Teatro
Evocação histórica dos dois Teatros de Faro (I) - O Teatro Lethes
Tem interesse cotejar, no ponto de vista histórico e arquitetónico, as duas principais salas de espetáculo teatral de Faro, tanto pelos edifícios em si e na sua funcionalidade artística, como na perspetiva do que representa esse cotejo na própria evolução urbana, económica e cultural da cidade e do país.
E isto porque a existência e o historial de um teatro reflete diretamente e reciprocamente, as mudanças que entretanto vão decorrendo: neste caso através do cotejo e das implicações significativas dos dois Teatros de Faro, o Teatro Lethes e o Teatro Municipal, também chamado Teatro das Figuras.
O primeiro ocupa um edifício do século XVII, transformado em teatro no século XIX. O segundo foi inaugurado em 2005. Vejamos hoje o primeiro, e em próxima crónica o segundo.
O edifício do Teatro Lethes remonta pois ao século XVII e corresponde, com poucas alterações no exterior, ao antigo Colégio dos Jesuítas que se instalam na cidade em 1599. Lá se mantêm até 1769: e exatos 10 anos decorridos, o edifício retomou a sua vocação religiosa, abrigando a Ordem dos Carmelitas, até 1834. Ficou a tradição de um impressionante conjunto de talha entretanto desaparecida. E o exterior mantem fortes vestígios da traça original.
Mas em 1843 o edifício é adquirido por um médico italiano, Dr. Lázaro Doglioni, nascido em Veneza em 1778. Quis o destino que em 1804, embarcado a caminho de Inglaterra, Lázaro tenha naufragado ao largo do Cabo se São Vicente. Sobreviveu e fixou-se no Algarve. E nesse ano de 1843 adquire o Convento devoluto e inicia trabalhos de transformação/adaptação a Teatro. Para isso, contou com o apoio de um sobrinho também médico, Justino Comano, chegado a Faro em 1840.

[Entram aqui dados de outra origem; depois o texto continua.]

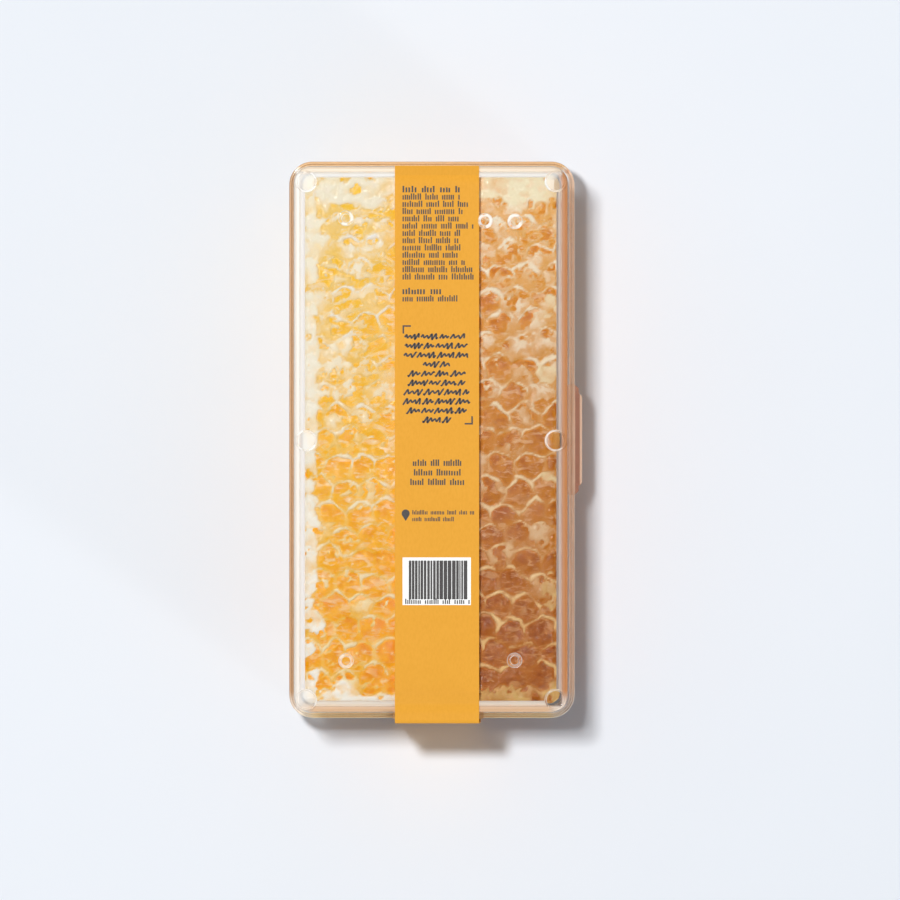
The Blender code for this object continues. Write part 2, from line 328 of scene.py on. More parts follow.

O mais extraordinário é que o Teatro Lethes fica na família até 1951, tendo começado a funcionar também como cinema no início do século. Naquele ano, entretanto, é vendido à Cruz Vermelha. E manteve, não obstante o ciclo de transformações, o caráter arquitetónico exterior do Convento e a estrutura interior de sala de espetáculos dos séculos XVIII/ XIX, com a rede de camarotes adequada à dimensão da sala.
José Carlos Vilhena de Mesquita descreve as adaptações da antiga Igreja e Convento a sala de espetáculos. “No lugar do altar-mor ficava a Sala Verde do teatro e no coro da Igreja que se situava junto à frontaria, erigiu-se o respetivo palco” (in “O Teatro Lhetes”, 1988, pág. 24).
No início do século passado fazem-se novas adaptações, com intervenção de José Filipe Porfírio. Mas, tal como refere Paulo de Almeida Fernandes no “Portugal Património” que temos aqui citado, “o teto é a parcela mais importante do sistema decorativo: sob um cenário celestial exibem-se quatro figuras mitológicas (duas masculinas e duas femininas) a tocar flauta, clarinete, harpa e violoncelo, sob o regozijo de uma superior figura alada, que lhes lança coroas de louro em sinal de glória a aplauso”… (ed. Círculo de Leitores, vol. IX, 2008, pág. 322).
E assim perdura até hoje o Teatro Lethes: como noutro lado escrevi, “o aspeto continua a ser algo insólito, com a velha e poderosa fachada jesuíta encimada pela divisa Monet Obletanto e com a sala de traça romântica, frisa, três ordens de camarotes e uma belíssima alegoria à música no teto e na boca de cena” (in “Teatros de Portugal”, ed. Inapa, 2005, pág. 73).
Em próximo texto evocaremos o moderno Teatro Municipal de Faro, também conhecido por Teatro das Figuras.